The rapid transition has not only left authorities and volunteers confused and overtaxed; with a lack of translators and explicit communications, it apparently has led to extreme fear amongst migrants, some of whom have been given no guidance after being scooped up off of the island’s shores by the Greek Coast Guard and delivered to Moria in the middle of the night.
Image by Better Days for Moria via Facebook
On Saturday, March 19, during the deportations to clear out Moria for new arrival-cum-detainees, Susan claims to have witnessed a particularly harrowing manifestation of this confusion: “With no warning or communication to volunteers, [the migrants] were told to pack up and start lining up to board buses.… They were not told where they were going. Many believed they were being deported to Turkey. [There was] panic. Refugees were scared and crying.”
Xu reached out to the Greek Ministry of the Interior requesting comment on the conditions reported to him. Officials had not responded as of the time this piece is being published; GOOD will update this article with official comment if it comes in.
Conditions may improve in the coming days. As of her Sunday-to-Monday night shift, Susan noted that no one was sleeping outside without tents anymore. This may be a result of the reported movement of at least dozens of new Moria migrants to other centers (at least some are apparently handcuffed while in transit). Electrical charging stations had been restored as well, suggesting that some immediate deterioration may have been the result of early confusion and a lack of preparation. This week’s promised arrival of 2,300 EU officials to help administer the island camps may bring much-needed logistical, translation, and general support. And attention brought to Moria’s plight by protests outside the camp last Thursday, in the Lesvos port town of Mytilene on Saturday, and within the camp this Monday, may swell support for remaining aid groups, if not a proper response from the EU to make up the recent NGO shortfall. An American envoy alone reportedly pledged $20 million to assist UNHCR migrant aid operations after visiting Lesvos on Monday, although it’s unclear if that money will materialize or reach Moria.

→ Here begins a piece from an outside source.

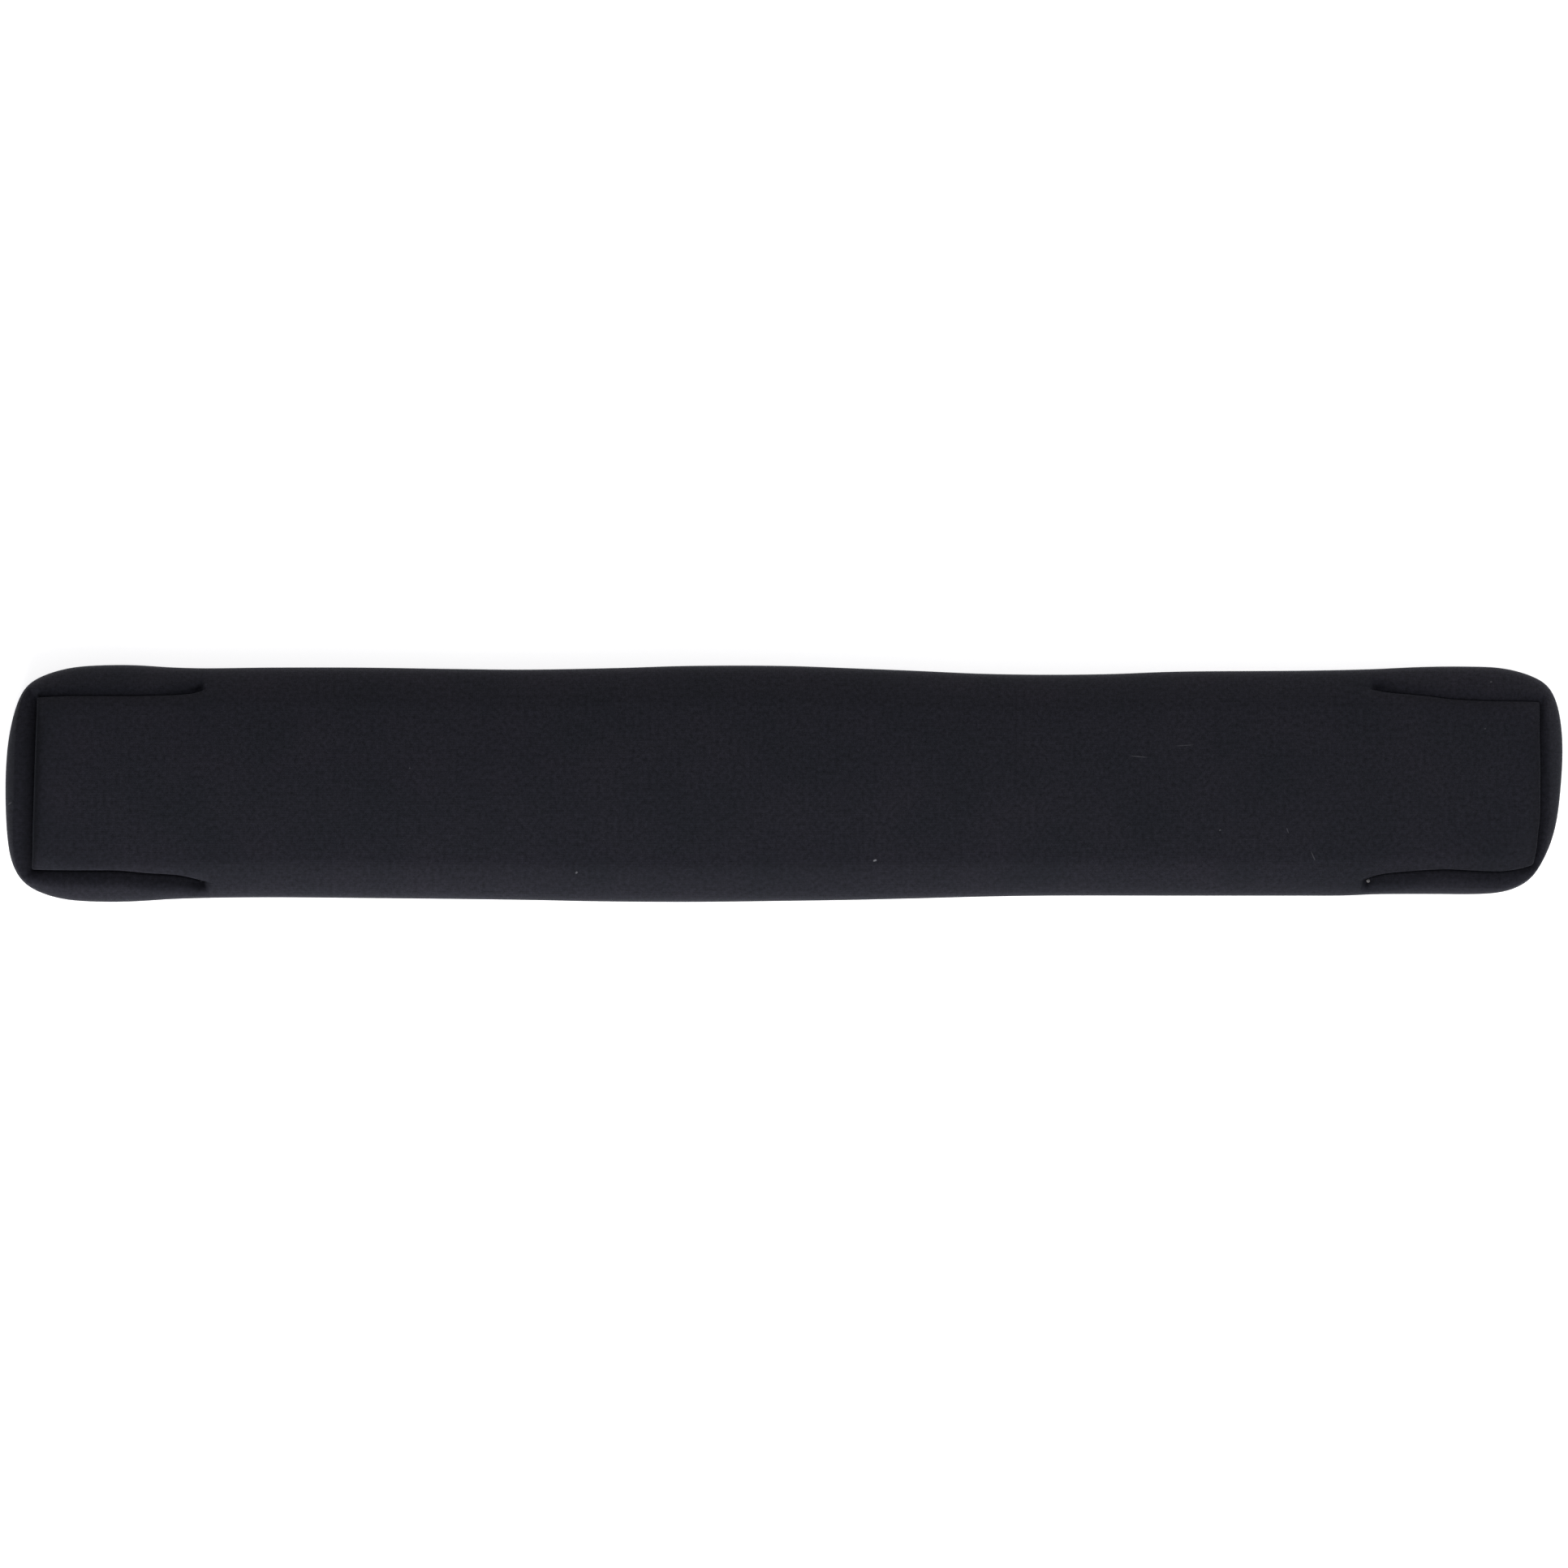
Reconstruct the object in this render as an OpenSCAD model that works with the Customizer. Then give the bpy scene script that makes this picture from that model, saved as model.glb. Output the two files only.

Yet some think it’s also possible that administrators will shy away from seriously improving conditions at Moria and other centers as part of a bid to signal to migrants that the Aegean route is closed.
“I believe [authorities] have been apathetic and slow to respond to the worsening conditions … to make an example of the new arrivals,” Susan tells GOOD. “Reports of poor conditions and inadequate provisions could be a serious deterrent to any who plan to come to Greece.”
Given that the entire EU-Turkey deal is a type of deterrent, this interpretation is not irrational. But it’s entirely possible that the EU simply did not account for the severe backlash to its plans from aid groups, or Greece’s ongoing scrutiny of minor, ad hoc NGOs.
Yet if the EU believes that any element of its Turkey deal will help to stem the burden and the horrors of the migrant crisis, they may be sorely mistaken. Reports have recently emerged of individuals considering alternate routes into Greece, crossing the Black Sea from Turkey to Romania, or even opting for a more dangerous crossing from North Africa across the Strait of Sicily.
If conditions at places like Moria simply push migration down the coast, or if the deal with Turkey falls apart because of legal concerns or the failure of EU membership talks, it will be disastrous for the EU. The Union’s maneuvering was already hard for many to swallow, and the deterioration at Moria will likely strike many as blatantly cruel and shortsighted. And if it turns out that it was all for nothing, then it will be hard to paint the deal and its aftermath as anything other than a reactionary, delegitimizing boondoggle of the highest, most harmful order.